Morocco
Individual - Income determination
Last reviewed - 26 July 2024The categories of revenues and capital gains subject to IIT are the following:
- Salary revenues.
- Professional revenues.
- Revenues derived from agricultural farms.
- Real estate revenues and capital gains.
- Revenues and capital gains on financial instruments.
Salary revenues
The net taxable salary corresponds to the gross wage, including benefits and payments in kind or cash, granted to the employee reduced by the amount of social security contributions.
Some exemptions are provided (e.g. allowances granted to cover employment expenses).
Pension revenues
Finance Laws 2020 and 2023 set a progressive scale for the deductions applied to pension revenues as follows:
- 70% on the pension income not exceeding MAD 168,000 yearly.
- 40% on the pension income exceeding MAD 168,000 yearly.
Individuals resident in Morocco benefit from a reduction of 80% of IIT relating to pensions of foreign source duly repatriated to Morocco.
Professional revenues
Under the standard regime, the tax basis of professional revenues is the difference between trading income and expenditure.

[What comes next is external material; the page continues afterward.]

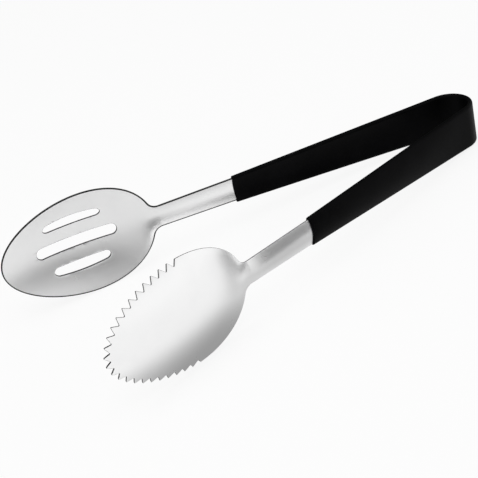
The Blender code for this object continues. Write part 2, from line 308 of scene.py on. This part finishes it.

Revenues derived from agricultural farms
Low-scale individual farmers
Individual farmers that realise annual turnover of less than MAD 5 million qualify for a total exemption of IIT starting from 1 January 2014. If such individuals realise turnover that exceeds MAD 5 million in say year (n), they become liable to IIT in year (n), year (n+1), year (n+2), and year (n+3).
Moreover, such individuals qualify for a reduced rate of 20% during the first five fiscal years following the first year during which they become liable to IIT.
Medium and large-scale individual farmers
Finance Law 2014 provides for a progressive approach to tax medium and large-scale individual farmers that realise annual turnover exceeding MAD 5 million.
As such, the above individuals realising annual turnover that exceeds MAD 35 million, MAD 20 million, or MAD 10 million should become liable to IIT, respectively, in 2016, 2018, and 2020.
Moreover, such individuals qualify for a reduced rate of 20% during the first five fiscal years following the first year during which they become liable to IIT.
Real estate revenues and capital gains
Real estate revenues
Rental income is subject to IIT (based on the gross amount) at the following rates:
- 10% for annual gross revenues lower than MAD 120,000.
- 15% for annual gross revenues equal to or exceeding MAD 120,000.
Real estate capital gains
Capital gains earned from the sale of properties by individuals are subject to a flat rate of 20% of capital gains. The tax amount cannot be lower than 3% of the selling price.
The capital gain derived from the sale of real estate is calculated as follows:
Capital gain = (selling price - selling expenses) - (updated purchasing price + purchasing expenses)
Where:
- ‘purchasing price’ includes the investment expenses and interests on loans for investment financing, and
- ‘updated purchasing price’ corresponds to the ‘purchasing price’ times a coefficient set by the tax authorities based on a cost of living index.
Capital gains derived from the sale of property benefit from an exemption of the IIT if it is used as a principal residence for at least six years.
Revenues and capital gains on financial instruments
Revenues on financial instruments
The IIT is levied on revenues of shares (dividends) as well as revenues of fixed income instruments (interests) at the following rates for 2024:
Nature of revenue | Tax rate (%) |
Dividends | 12.5 |
Foreign source dividends | 15 |
Interest earned by individuals, excluding those subject to real or simplified regime | 30 |
The net taxable revenue is determined by the gross amount of the financial instrument revenue less bank charges and account carrying charges.
Capital gains on financial instruments
The IIT is levied on capital gains derived from the sales of shares, bonds, and other similar financial instruments at the following rates:
Nature of capital gain | Tax rate (%) |
Capital gains derived from the sale of listed shares | 15 |
Capital gains derived from the sale of non-listed shares | 20 |
Capital gains derived from the sale of bonds | 20 |
The net capital gain is the difference between:
- selling price decreased by the expenses engaged for the sale of the financial instruments (brokerage fees) and
- acquisition price increased by the expenses engaged for the acquisition of the financial instruments.
Concerning bonds, the selling and acquisition prices correspond to the capital amount, excluding interest receivable but not yet due.